(Exercise requirements): The data below needs to be returned exactly, line for line.

(Information supplied):

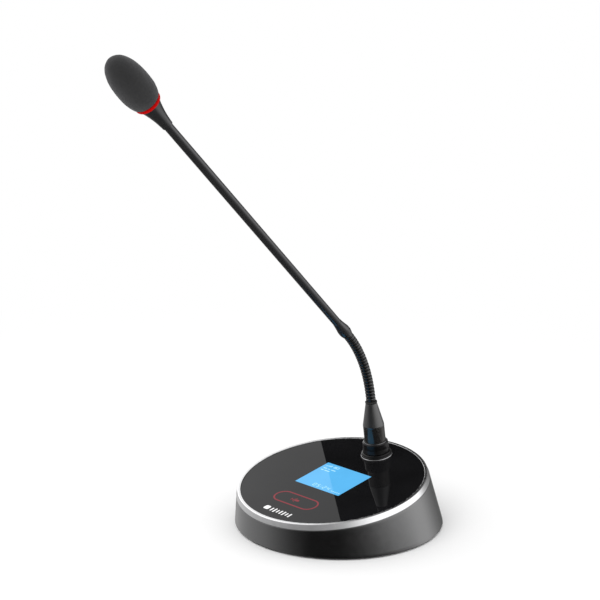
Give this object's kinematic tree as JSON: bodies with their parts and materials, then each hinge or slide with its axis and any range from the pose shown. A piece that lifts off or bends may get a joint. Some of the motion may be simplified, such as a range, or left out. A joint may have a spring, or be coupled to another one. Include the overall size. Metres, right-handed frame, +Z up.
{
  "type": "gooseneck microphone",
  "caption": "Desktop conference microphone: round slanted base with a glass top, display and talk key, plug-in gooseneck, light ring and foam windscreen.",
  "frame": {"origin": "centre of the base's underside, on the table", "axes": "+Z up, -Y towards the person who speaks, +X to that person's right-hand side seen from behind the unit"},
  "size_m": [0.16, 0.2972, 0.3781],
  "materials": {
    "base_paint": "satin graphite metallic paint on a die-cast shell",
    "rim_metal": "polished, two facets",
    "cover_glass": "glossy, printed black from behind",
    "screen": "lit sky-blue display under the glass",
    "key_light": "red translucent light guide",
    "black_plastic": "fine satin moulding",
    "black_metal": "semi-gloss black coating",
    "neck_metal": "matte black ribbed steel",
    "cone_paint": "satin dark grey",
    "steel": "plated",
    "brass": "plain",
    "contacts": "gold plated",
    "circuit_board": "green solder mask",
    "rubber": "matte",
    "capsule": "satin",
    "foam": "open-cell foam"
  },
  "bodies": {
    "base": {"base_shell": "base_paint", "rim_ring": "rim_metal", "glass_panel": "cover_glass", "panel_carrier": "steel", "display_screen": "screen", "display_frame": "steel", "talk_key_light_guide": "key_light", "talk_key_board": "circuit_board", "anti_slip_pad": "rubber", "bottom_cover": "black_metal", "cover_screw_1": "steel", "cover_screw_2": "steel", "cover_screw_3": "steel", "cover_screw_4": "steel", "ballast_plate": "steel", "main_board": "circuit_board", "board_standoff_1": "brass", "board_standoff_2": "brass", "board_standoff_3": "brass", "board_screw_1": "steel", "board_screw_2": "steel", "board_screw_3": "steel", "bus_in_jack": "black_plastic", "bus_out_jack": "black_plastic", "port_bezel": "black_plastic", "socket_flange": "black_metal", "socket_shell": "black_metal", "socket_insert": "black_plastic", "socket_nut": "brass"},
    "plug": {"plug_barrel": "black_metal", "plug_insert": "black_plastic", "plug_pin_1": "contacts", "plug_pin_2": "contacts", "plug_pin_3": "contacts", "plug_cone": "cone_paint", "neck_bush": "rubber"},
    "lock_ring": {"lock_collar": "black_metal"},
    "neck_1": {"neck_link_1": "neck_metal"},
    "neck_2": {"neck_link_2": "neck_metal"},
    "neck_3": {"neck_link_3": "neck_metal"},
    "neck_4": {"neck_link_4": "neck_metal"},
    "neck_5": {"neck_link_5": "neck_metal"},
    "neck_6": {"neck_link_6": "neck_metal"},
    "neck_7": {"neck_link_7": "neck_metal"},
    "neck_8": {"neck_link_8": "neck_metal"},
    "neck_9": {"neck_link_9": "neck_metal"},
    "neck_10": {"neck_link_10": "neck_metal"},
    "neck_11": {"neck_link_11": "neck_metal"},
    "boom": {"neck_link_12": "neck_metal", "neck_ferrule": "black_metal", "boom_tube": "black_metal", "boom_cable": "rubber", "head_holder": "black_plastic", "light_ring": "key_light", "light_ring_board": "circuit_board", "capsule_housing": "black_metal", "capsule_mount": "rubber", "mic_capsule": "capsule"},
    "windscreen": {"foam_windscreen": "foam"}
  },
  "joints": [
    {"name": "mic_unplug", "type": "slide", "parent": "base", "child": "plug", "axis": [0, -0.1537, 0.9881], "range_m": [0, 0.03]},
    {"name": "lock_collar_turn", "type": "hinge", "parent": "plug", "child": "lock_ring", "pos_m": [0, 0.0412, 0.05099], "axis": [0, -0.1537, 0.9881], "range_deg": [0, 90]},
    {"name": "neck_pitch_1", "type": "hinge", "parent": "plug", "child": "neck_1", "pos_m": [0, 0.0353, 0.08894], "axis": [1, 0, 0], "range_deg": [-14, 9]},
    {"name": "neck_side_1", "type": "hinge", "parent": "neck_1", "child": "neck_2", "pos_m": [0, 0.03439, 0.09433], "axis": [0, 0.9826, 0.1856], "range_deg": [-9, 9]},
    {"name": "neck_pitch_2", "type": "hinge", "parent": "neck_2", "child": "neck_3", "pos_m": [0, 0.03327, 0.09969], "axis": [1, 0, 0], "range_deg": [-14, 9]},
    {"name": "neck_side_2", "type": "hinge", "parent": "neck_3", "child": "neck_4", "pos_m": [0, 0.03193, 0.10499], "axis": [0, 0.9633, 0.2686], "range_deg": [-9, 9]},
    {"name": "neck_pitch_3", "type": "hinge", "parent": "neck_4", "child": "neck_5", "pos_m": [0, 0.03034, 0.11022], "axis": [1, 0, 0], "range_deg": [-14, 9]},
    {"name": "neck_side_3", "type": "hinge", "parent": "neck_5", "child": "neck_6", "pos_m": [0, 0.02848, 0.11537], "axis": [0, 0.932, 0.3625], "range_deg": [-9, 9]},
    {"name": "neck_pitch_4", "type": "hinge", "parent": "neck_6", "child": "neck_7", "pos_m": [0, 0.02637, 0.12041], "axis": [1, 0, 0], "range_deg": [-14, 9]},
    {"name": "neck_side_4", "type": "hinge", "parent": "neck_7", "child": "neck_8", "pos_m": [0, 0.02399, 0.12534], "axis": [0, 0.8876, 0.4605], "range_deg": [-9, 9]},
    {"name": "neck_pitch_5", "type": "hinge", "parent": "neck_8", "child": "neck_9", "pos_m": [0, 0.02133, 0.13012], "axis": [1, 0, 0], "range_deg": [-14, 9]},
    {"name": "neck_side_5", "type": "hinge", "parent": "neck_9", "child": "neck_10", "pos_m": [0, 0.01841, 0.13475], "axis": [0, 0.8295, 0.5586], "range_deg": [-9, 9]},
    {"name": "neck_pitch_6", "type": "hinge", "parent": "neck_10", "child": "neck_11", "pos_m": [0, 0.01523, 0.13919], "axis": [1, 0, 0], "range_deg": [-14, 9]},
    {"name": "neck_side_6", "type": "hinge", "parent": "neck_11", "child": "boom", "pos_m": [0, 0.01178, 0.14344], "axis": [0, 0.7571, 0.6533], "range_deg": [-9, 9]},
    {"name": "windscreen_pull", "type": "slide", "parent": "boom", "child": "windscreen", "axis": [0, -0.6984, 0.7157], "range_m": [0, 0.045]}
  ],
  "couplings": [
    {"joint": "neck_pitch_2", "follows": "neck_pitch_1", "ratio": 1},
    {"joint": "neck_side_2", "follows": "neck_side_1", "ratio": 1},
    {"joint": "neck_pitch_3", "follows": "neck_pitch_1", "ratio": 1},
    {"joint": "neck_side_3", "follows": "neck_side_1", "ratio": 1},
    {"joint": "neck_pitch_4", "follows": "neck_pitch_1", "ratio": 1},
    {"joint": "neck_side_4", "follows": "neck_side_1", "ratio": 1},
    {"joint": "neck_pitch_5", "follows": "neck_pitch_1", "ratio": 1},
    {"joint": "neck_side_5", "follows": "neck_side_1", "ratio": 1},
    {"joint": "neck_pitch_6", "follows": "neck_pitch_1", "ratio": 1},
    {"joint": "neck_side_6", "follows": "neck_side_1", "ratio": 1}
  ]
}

(Response to the exercise):
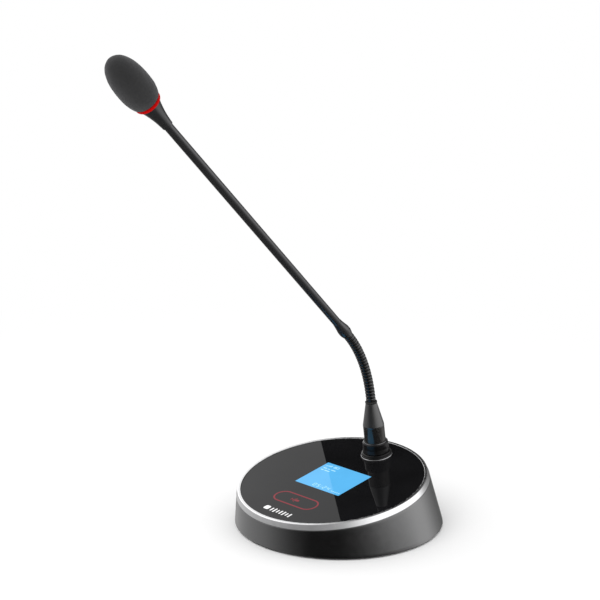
Give this object's kinematic tree as JSON: bodies with their parts and materials, then each hinge or slide with its axis and any range from the pose shown. A piece that lifts off or bends may get a joint. Some of the motion may be simplified, such as a range, or left out. A joint may have a spring, or be coupled to another one. Include the overall size. Metres, right-handed frame, +Z up.
{
  "type": "gooseneck microphone",
  "caption": "Desktop conference microphone: round slanted base with a glass top, display and talk key, plug-in gooseneck, light ring and foam windscreen.",
  "frame": {"origin": "centre of the base's underside, on the table", "axes": "+Z up, -Y towards the person who speaks, +X to that person's right-hand side seen from behind the unit"},
  "size_m": [0.16, 0.2972, 0.3781],
  "materials": {
    "base_paint": "satin graphite metallic paint on a die-cast shell",
    "rim_metal": "polished, two facets",
    "cover_glass": "glossy, printed black from behind",
    "screen": "lit sky-blue display under the glass",
    "key_light": "red translucent light guide",
    "black_plastic": "fine satin moulding",
    "black_metal": "semi-gloss black coating",
    "neck_metal": "matte black ribbed steel",
    "cone_paint": "satin dark grey",
    "steel": "plated",
    "brass": "plain",
    "contacts": "gold plated",
    "circuit_board": "green solder mask",
    "rubber": "matte",
    "capsule": "satin",
    "foam": "open-cell foam"
  },
  "bodies": {
    "base": {"base_shell": "base_paint", "rim_ring": "rim_metal", "glass_panel": "cover_glass", "panel_carrier": "steel", "display_screen": "screen", "display_frame": "steel", "talk_key_light_guide": "key_light", "talk_key_board": "circuit_board", "anti_slip_pad": "rubber", "bottom_cover": "black_metal", "cover_screw_1": "steel", "cover_screw_2": "steel", "cover_screw_3": "steel", "cover_screw_4": "steel", "ballast_plate": "steel", "main_board": "circuit_board", "board_standoff_1": "brass", "board_standoff_2": "brass", "board_standoff_3": "brass", "board_screw_1": "steel", "board_screw_2": "steel", "board_screw_3": "steel", "bus_in_jack": "black_plastic", "bus_out_jack": "black_plastic", "port_bezel": "black_plastic", "socket_flange": "black_metal", "socket_shell": "black_metal", "socket_insert": "black_plastic", "socket_nut": "brass"},
    "plug": {"plug_barrel": "black_metal", "plug_insert": "black_plastic", "plug_pin_1": "contacts", "plug_pin_2": "contacts", "plug_pin_3": "contacts", "plug_cone": "cone_paint", "neck_bush": "rubber"},
    "lock_ring": {"lock_collar": "black_metal"},
    "neck_1": {"neck_link_1": "neck_metal"},
    "neck_2": {"neck_link_2": "neck_metal"},
    "neck_3": {"neck_link_3": "neck_metal"},
    "neck_4": {"neck_link_4": "neck_metal"},
    "neck_5": {"neck_link_5": "neck_metal"},
    "neck_6": {"neck_link_6": "neck_metal"},
    "neck_7": {"neck_link_7": "neck_metal"},
    "neck_8": {"neck_link_8": "neck_metal"},
    "neck_9": {"neck_link_9": "neck_metal"},
    "neck_10": {"neck_link_10": "neck_metal"},
    "neck_11": {"neck_link_11": "neck_metal"},
    "boom": {"neck_link_12": "neck_metal", "neck_ferrule": "black_metal", "boom_tube": "black_metal", "boom_cable": "rubber", "head_holder": "black_plastic", "light_ring": "key_light", "light_ring_board": "circuit_board", "capsule_housing": "black_metal", "capsule_mount": "rubber", "mic_capsule": "capsule"},
    "windscreen": {"foam_windscreen": "foam"}
  },
  "joints": [
    {"name": "mic_unplug", "type": "slide", "parent": "base", "child": "plug", "axis": [0, -0.1537, 0.9881], "range_m": [0, 0.03]},
    {"name": "lock_collar_turn", "type": "hinge", "parent": "plug", "child": "lock_ring", "pos_m": [0, 0.0412, 0.05099], "axis": [0, -0.1537, 0.9881], "range_deg": [0, 90]},
    {"name": "neck_pitch_1", "type": "hinge", "parent": "plug", "child": "neck_1", "pos_m": [0, 0.0353, 0.08894], "axis": [1, 0, 0], "range_deg": [-14, 9]},
    {"name": "neck_side_1", "type": "hinge", "parent": "neck_1", "child": "neck_2", "pos_m": [0, 0.03439, 0.09433], "axis": [0, 0.9826, 0.1856], "range_deg": [-9, 9]},
    {"name": "neck_pitch_2", "type": "hinge", "parent": "neck_2", "child": "neck_3", "pos_m": [0, 0.03327, 0.09969], "axis": [1, 0, 0], "range_deg": [-14, 9]},
    {"name": "neck_side_2", "type": "hinge", "parent": "neck_3", "child": "neck_4", "pos_m": [0, 0.03193, 0.10499], "axis": [0, 0.9633, 0.2686], "range_deg": [-9, 9]},
    {"name": "neck_pitch_3", "type": "hinge", "parent": "neck_4", "child": "neck_5", "pos_m": [0, 0.03034, 0.11022], "axis": [1, 0, 0], "range_deg": [-14, 9]},
    {"name": "neck_side_3", "type": "hinge", "parent": "neck_5", "child": "neck_6", "pos_m": [0, 0.02848, 0.11537], "axis": [0, 0.932, 0.3625], "range_deg": [-9, 9]},
    {"name": "neck_pitch_4", "type": "hinge", "parent": "neck_6", "child": "neck_7", "pos_m": [0, 0.02637, 0.12041], "axis": [1, 0, 0], "range_deg": [-14, 9]},
    {"name": "neck_side_4", "type": "hinge", "parent": "neck_7", "child": "neck_8", "pos_m": [0, 0.02399, 0.12534], "axis": [0, 0.8876, 0.4605], "range_deg": [-9, 9]},
    {"name": "neck_pitch_5", "type": "hinge", "parent": "neck_8", "child": "neck_9", "pos_m": [0, 0.02133, 0.13012], "axis": [1, 0, 0], "range_deg": [-14, 9]},
    {"name": "neck_side_5", "type": "hinge", "parent": "neck_9", "child": "neck_10", "pos_m": [0, 0.01841, 0.13475], "axis": [0, 0.8295, 0.5586], "range_deg": [-9, 9]},
    {"name": "neck_pitch_6", "type": "hinge", "parent": "neck_10", "child": "neck_11", "pos_m": [0, 0.01523, 0.13919], "axis": [1, 0, 0], "range_deg": [-14, 9]},
    {"name": "neck_side_6", "type": "hinge", "parent": "neck_11", "child": "boom", "pos_m": [0, 0.01178, 0.14344], "axis": [0, 0.7571, 0.6533], "range_deg": [-9, 9]},
    {"name": "windscreen_pull", "type": "slide", "parent": "boom", "child": "windscreen", "axis": [0, -0.6984, 0.7157], "range_m": [0, 0.045]}
  ],
  "couplings": [
    {"joint": "neck_pitch_2", "follows": "neck_pitch_1", "ratio": 1},
    {"joint": "neck_side_2", "follows": "neck_side_1", "ratio": 1},
    {"joint": "neck_pitch_3", "follows": "neck_pitch_1", "ratio": 1},
    {"joint": "neck_side_3", "follows": "neck_side_1", "ratio": 1},
    {"joint": "neck_pitch_4", "follows": "neck_pitch_1", "ratio": 1},
    {"joint": "neck_side_4", "follows": "neck_side_1", "ratio": 1},
    {"joint": "neck_pitch_5", "follows": "neck_pitch_1", "ratio": 1},
    {"joint": "neck_side_5", "follows": "neck_side_1", "ratio": 1},
    {"joint": "neck_pitch_6", "follows": "neck_pitch_1", "ratio": 1},
    {"joint": "neck_side_6", "follows": "neck_side_1", "ratio": 1}
  ]
}